Chemistry, asked by aryakashyap4508, 11 months ago

Why detergents containing linear alkylbenze sulphonates are better detergebst over?

Answers

Answered by jackellynn24
0

Answer: here you go

Explanation:

Linear alkylbenzene sulfonic acid (LABSA) is prepared commercially by sulfonating linear alkylbenzene (LAB). Linear alkylbenzene sulfonate (LAS), the world’s largest-volume synthetic surfactant, which includes the various salts of sulfonated alkylbenzenes, is widely used in household detergents as well as in numerous industrial applications. The LABSA market is driven by the markets for LAS, primarily household detergents. Linear alkylbenzene sulfonate was developed as a biodegradable replacement for nonlinear (branched) alkylbenzene sulfonate (BAS) and has largely replaced BAS in household detergents throughout the world.
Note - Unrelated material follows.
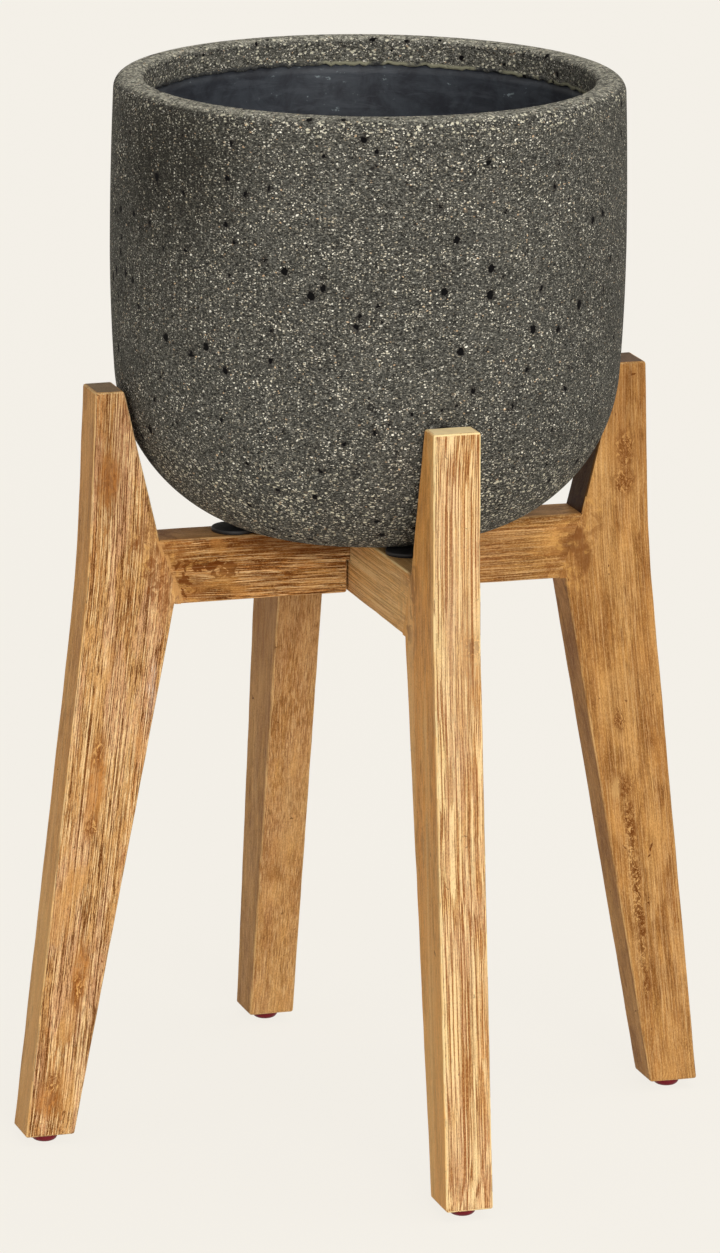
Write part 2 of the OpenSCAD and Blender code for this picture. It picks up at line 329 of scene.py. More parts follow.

The pattern of LAS consumption demonstrates the overwhelming preference by consumers for liquid laundry detergents in North America, whereas powders continue to be the dominant products in Western Europe, Japan, and China. Comparable and reliable data in other world regions are generally unavailable. In these less-developed world areas, LAS is essentially used only in laundry powders (particularly in India and Indonesia) and hand dishwashing liquids. The latter are often used as general-purpose cleaners.

The following pie chart shows world consumption of LABSA:

About 82–87% of LAS is used in household detergents, including laundry powders, laundry liquids, dishwashing liquids, and other household cleaners. Industrial, institutional, and commercial cleaners account for most of the other applications, but LAS is also used as an emulsifier (e.g., for agricultural herbicides and in emulsion polymerization) and as a wetting agent. Very small volumes are also used in personal care applications. Demand in the North American household segment fell sharply in 2000–11, as a result of several developments, including reformulations away from LAS to alternative surfactants because of cost considerations, the greater use of enzymes, and adverse economic conditions that resulted in lower overall surfactant levels in detergents. However, consumption stabilized during 2011–17.

Although consumption of LAS will likely stabilize or decline slightly in the highly developed regions, it will increase by 3.0–5.0% in some less-developed regions or countries, such as the Middle East, Africa, India, and China, as well as Southeast Asia. As a result of the rapid growth of LAS demand in the Asia Pacific region, demand in the region accounted for over half of global demand in 2017.

The worldwide growth of LAS will be negatively impacted by the efforts of detergent manufacturers to reduce the active content in their surfactant formulations, by the shift to liquid detergents in some countries (which benefits competing surfactants), and by less consumer overdosing (particularly in North America with unit dose laundry products, assuming they continue to take some market share from traditional liquid detergents). However, consumption of LAS will be positively affected in countries/regions such as India, China, Africa, and the Middle East, where powder detergents are still a very large part of the laundry detergent market.

Linear alkylbenzene sulfonate competes with several other major surfactants for use in household detergents. Some of the competitive surfactants have greater hard-water tolerance and better compatibility with enzymes and are milder than LAS. Historically, however, LAS has most often been lower in cost and has had other more favorable properties compared with competing surfactants. During 2002–06, very high crude oil prices made LAS far less competitive than had been true in most years since its introduction. During 2007–11, LAS prices tracked more closely those of the competitive surfactants. This led to a more stable pattern of consumption, even as prices for all surfactants continued to be very volatile. From late 2014 through 2017, low crude oil prices helped LAS become more competitive.

LABSA/LAS production is impacted by the supply situation for competing products—mainly alcohol ether sulfates (AES). Shortages in AES supply or its high price has usually favored the use of LABSA/LAS. In the developing world, LAS competes with soaps.

Answered by adilaadil
0

Answer:

A detergent containing linear alkyl benzene sulphonate is better than a detergent with branched alkyl benzene sulphonate.

Linear alkyl benzene is sulfonated to produce linear alkylbenzene sulfonate (LAS) which is a biodegradable surfactant. LAS replaced branched dodecylbenzene sulfonates, which were phased out because they biodegrade more slowly.